En 2007, PS, MR et cdH avaient signé pour une tripartite qui devait durer trois mandats, jusqu'en 2024( !). Mais en politique, encore moins qu'ailleurs, rien n'est éternel. Le changement de majorité au niveau wallon a rebattu les cartes, tandis que des événements extérieurs sont venus s'inscrire dans le débat.

Quelle coalition ?

Ainsi, le PS a-t-il connu de nouvelles affaires, notamment à Liège, qui sont venues écorner une fois de plus son image, laissant le PTB s'installer durablement sur sa gauche. Au MR, rien ne garantit que la politique de Charles Michel en coalition avec la N-VA au niveau fédéral ne jouera pas sur le vote des électeurs.

Quant au cdH, les récents sondages ne l'ont pas placé au mieux de sa forme, loin de là, et le coup de force de Benoît Lutgen en juin 2017, lui a sans doute fermé les portes d'une nouvelle coalition à Charleroi.

C'est l'actuel échevin de la propreté Cyprien Devilers qui sera tête de liste MR face à Magnette. Olivier Chastel a donc décidé de laisser la main à une nouvelle génération. Se dirige-t-on vers une coalition PS-MR ?
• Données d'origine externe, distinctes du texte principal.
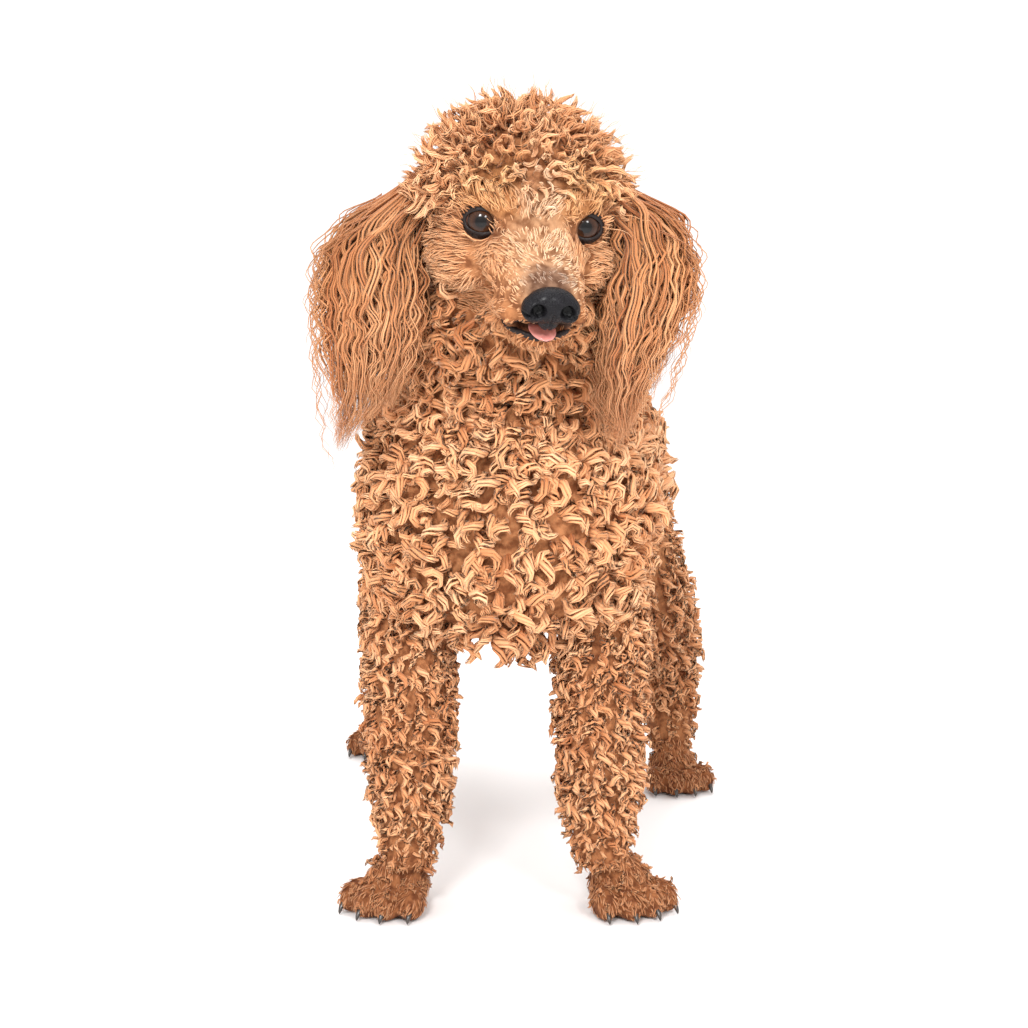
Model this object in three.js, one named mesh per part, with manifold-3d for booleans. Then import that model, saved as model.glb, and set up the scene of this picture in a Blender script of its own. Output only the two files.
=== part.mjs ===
// A poodle in a curly pet clip, standing on all fours with its head turned a little to its left.
// Millimetres, +Z up. The dog faces -Y, so its left side is at +X, and its paws stand on z = 0.
// The solids are the body at half the depth of the coat, with rounded clumps of curls set close over it,
// and wavy locks that hang from the leather of each ear.
import * as THREE from "three";
import { mergeVertices } from "three/addons/utils/BufferGeometryUtils.js";
import Module from "manifold-3d";

const wasm = await Module();
wasm.setup();

// Driving dimensions
const WITHERS = 400; // height of the shoulders under the coat
const GAP = 0.3; // clearance between neighbouring pieces
const CHEST_WIDE = 99; // half width of the chest, at half the coat's depth
const CHEST_TALL = 91; // half height of the chest, at half the coat's depth
const CHEST_HIGH = WITHERS - CHEST_TALL; // height of the middle of the chest
const CAP_POLE = 17; // half angle of the clump at the pole of a cap, in degrees
const CURL_TOP = 0.68; // width of a clump's shoulder, as a share of its foot
const TORSO_CURLS = { around: 11, rows: 7, high: 25, lean: 0.3, seed: 1 };
const NECK_CURLS = { around: 10, rows: 6, high: 25, lean: -0.3, seed: 2 };
const TAIL_CURLS = { around: 5, rows: 5, high: 16, lean: -0.2, seed: 3 };
const FORELEG_CURLS = { around: 5, rows: 7, high: 14, lean: 0.3, seed: 4 };
const HIND_LEG_CURLS = { around: 6, rows: 8, high: 14, lean: 0.3, seed: 6 };
const CROWN_CURLS = { around: 9, rows: 4, high: 27, lean: 0.3, pole: 1, seed: 8 };
const CHEEK_CURLS = { around: 5, rows: 3, high: 8, lean: 0.2, seed: 10 };
const HEAD_AT = new THREE.Vector3(4, -85, 519); // middle of the skull
const HEAD_YAW = 12; // degrees towards the dog's left
const HEAD_PITCH = 25; // degrees, nose down
const HEAD_ROLL = 3; // degrees, left side down
const SKULL = [60, 66, 52]; // half sizes of the skull, at half the coat's depth
const EYE_RADIUS = 12;
const EYE_SIDE = 34; // from the middle of the face to the middle of each eyeball
const FORELEG_SIDE = 70; // from the middle of the body to each foreleg
const PAW_WIDE = 30;
const PAW_LONG = 36;
const PAW_CUT = 35; // height at which the paws part from the legs
const SOLE_DEPTH = 3; // how much of each toe is flattened on the floor
const EAR_SIDE = 60; // from the middle of the head to each ear's root
const EAR_TOP = 541; // height of each ear's root
const LOCK_THICK = 5;
const COATS = {
  apricot: { color: 0xc9864c, roughness: 0.85, metalness: 0 },
  pale: { color: 0xd9a673, roughness: 0.85, metalness: 0 },
  deep: { color: 0xb06c34, roughness: 0.85, metalness: 0 },
  eye: { color: 0x24150d, roughness: 0.08, metalness: 0 },
  nose: { color: 0x141416, roughness: 0.35, metalness: 0 },
  tongue: { color: 0xd98a86, roughness: 0.45, metalness: 0 },
};

// A repeatable random number from 0 to 1.
function randomFrom(seed) {
  let state = seed >>> 0;
  return () => {
    state = (state + 0x6d2b79f5) >>> 0;
    let t = state;
    t = Math.imul(t ^ (t >>> 15), t | 1);
    t ^= t + Math.imul(t ^ (t >>> 7), t | 61);
    return ((t ^ (t >>> 14)) >>> 0) / 4294967296;
  };
}

function vec(x, y, z) {
  return new THREE.Vector3(x, y, z);
}

function mix(a, b, share) {
  return a + (b - a) * share;
}

// The closed three.js geometry as a solid.
function solid(geometry) {
  const bare = geometry.clone();
  for (const name of ["normal", "uv"]) bare.deleteAttribute(name);
  const merged = mergeVertices(bare, 1e-4);
  const mesh = new wasm.Mesh({
    numProp: 3,
    vertProperties: merged.attributes.position.array,
    triVerts: new Uint32Array(merged.index.array),
  });
  return new wasm.Manifold(mesh);
}

// The closed surface through the places as a solid with its faces pointing out.
function outward(places, faces) {
  const geometry = new THREE.BufferGeometry();
  geometry.setAttribute("position", new THREE.Float32BufferAttribute(places, 3));
  geometry.setIndex(faces);
  const made = solid(geometry);
  if (made.volume() > 0) return made;
  geometry.setIndex(faces.reverse());
  return solid(geometry);
}

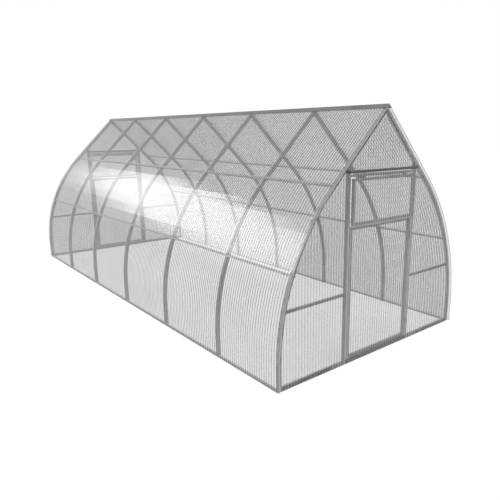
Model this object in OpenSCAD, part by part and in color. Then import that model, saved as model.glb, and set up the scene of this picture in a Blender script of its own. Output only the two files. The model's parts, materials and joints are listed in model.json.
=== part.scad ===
// Pointed-arch greenhouse: bent tube arches carrying fluted sheets, with a
// hinged door below a vent leaf in the middle of each end wall.
// Origin: middle of the plan, on the ground. X across, Y along the ridge
// with the front end at -Y, Z up. Millimetres.

/* [Arch outline] */
// Half of the width over the arches, at the ground
half_width = 1200; // [1000:10:1600]
// Height of the upright foot of an arch, below its bend
foot_h = 225; // [100:5:400]
// Radius of the bend, to the outside of the arch
bend_r = 1915; // [1500:5:2400]
// Angle that the bend turns through, and the rafter's lean from upright
bend_angle = 45; // [35:1:50]

/* [Length] */
// Length of the side sheets and the ridge cap
sheet_len = 6000; // [4000:10:9000]
// How far the side sheets run past each end arch
overhang = 25; // [10:1:60]
// Front arch to the first inner arch, between their middles
front_bay = 875; // [500:5:1100]
// Last inner arch to the back arch, between their middles
back_bay = 975; // [500:5:1100]

/* [Tubes] */
// Face of an arch, post or sill tube
tube_face = 40; // [30:1:60]
// Depth of every tube, and the side of the square lengthwise rails
tube_depth = 20; // [15:1:40]
// Height of the rails beside the doorway
rail_h = 25; // [20:1:40]
// Height of the header over the vent leaf
header_h = 20; // [15:1:40]
// Width of the door leaf's bars
leaf_bar = 30; // [20:1:40]
// Width of the vent leaf's bars
vent_bar = 20; // [16:1:30]
// Depth of the vent leaf's bars
vent_depth = 30; // [15:1:40]

/* [Sheets] */
// Thickness of the fluted sheet
sheet_t = 6; // [4:1:16]
// Lap of an end sheet on the tube that carries it
lap = 15; // [10:1:20]
// Height of the end sheets' lower edge
sheet_foot = 5; // [2:1:20]
// Flange of the folded ridge cap
cap_flange = 45; // [30:1:80]
// Thickness of folded steel trim
trim_t = 2; // [1:0.5:3]

/* [End walls] */
// Doorway, between the two posts
doorway_w = 840; // [600:10:1000]
// Top of the header, below the place where the rafter meets a post
header_drop = 76; // [50:2:150]
// Height of the vent leaf
vent_h = 384; // [200:2:500]
// Gap over and under the vent leaf, and over the header
vent_gap = 12; // [6:1:20]
// Middle of the rails beside the doorway
mid_rail_z = 655; // [400:5:900]
// Height of the dark drip trim over the vent leaf
drip_h = 22; // [15:1:40]
// Depth of the drip trim
drip_d = 20; // [8:1:30]

/* [Purlins] */
// Height of the lower purlins' middle
low_purlin_z = 938; // [700:2:1100]
// Height of the upper purlins' middle
high_purlin_z = 1598; // [1500:2:1700]

/* [Door hinges] */
// Outside radius of a hinge barrel
barrel_r = 7; // [6:0.5:9]
// Length of each half of a hinge barrel
barrel_h = 32; // [20:1:60]
// Radius of the hinge pin
pin_r = 4; // [3:0.5:5]
// Height of the lower hinge's joint above the leaf's foot
hinge_inset = 170; // [80:5:300]

/* [Hidden] */
leaf_gap = 6;          // clear gap round a leaf
seat_gap = 0.3;        // curved faces stay this far apart
pin_clear = 0.05;      // radial running clearance of a hinge pin
thrust_gap = 0.5;      // between the two halves of a hinge barrel
barrel_stand = 1;      // hinge barrel clear of the leaf's face
plate_t = 3;           // hinge plate
panel_gap = 2;         // between sheets, and from a sheet to a hinge plate
vent_hinge_w = 60;     // width of a vent hinge's strap
vent_hinge_x = 250;    // middle of the vent leaf to the near side of a strap
ARC_FN = 720;
FAR = 4000;            // past everything

// Arch outline
bend_c = [half_width - bend_r, foot_h];
down_rafter = [sin(bend_angle), -cos(bend_angle)];
function bend_end(d) = bend_c + (bend_r + d) * [cos(bend_angle), sin(bend_angle)];
function apex_z(d) = bend_end(d)[1] + bend_end(d)[0] / tan(bend_angle);
// Half width of the outline at height z, above the foot
function half_at(z) =
    z > bend_end(0)[1]
        ? (apex_z(0) - z) * tan(bend_angle)
        : bend_c[0] + sqrt(pow(bend_r, 2) - pow(z - foot_h, 2));
// Underside of the rafter over x
function rafter_z(x) = apex_z(-tube_face) - x / tan(bend_angle);
// Lean of the outline from upright at height z
function lean_at(z) = z > bend_end(0)[1] ? bend_angle : asin((z - foot_h) / bend_r);

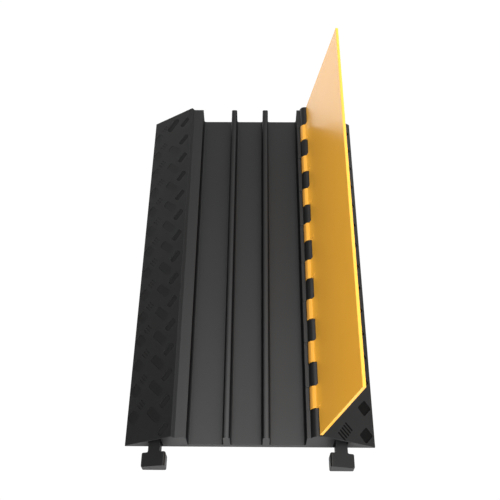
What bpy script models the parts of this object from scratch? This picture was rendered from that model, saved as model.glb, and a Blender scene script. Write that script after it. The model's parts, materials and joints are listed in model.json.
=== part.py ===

A quelques jours de l'élection, personne n'osera l'affirmer. Mais on voit mal le PTB être invité, tandis que DéFI ne semble pas grandir dans les sondages. La surprise viendra-t-elle d'Ecolo dans l'opposition depuis trois décennies ?

Il y a en tout cas de l'espace pour ce parti. Mais il est à parier que la prochaine coalition au niveau communal sera liée à des négociations pour d'autres niveaux de pouvoir.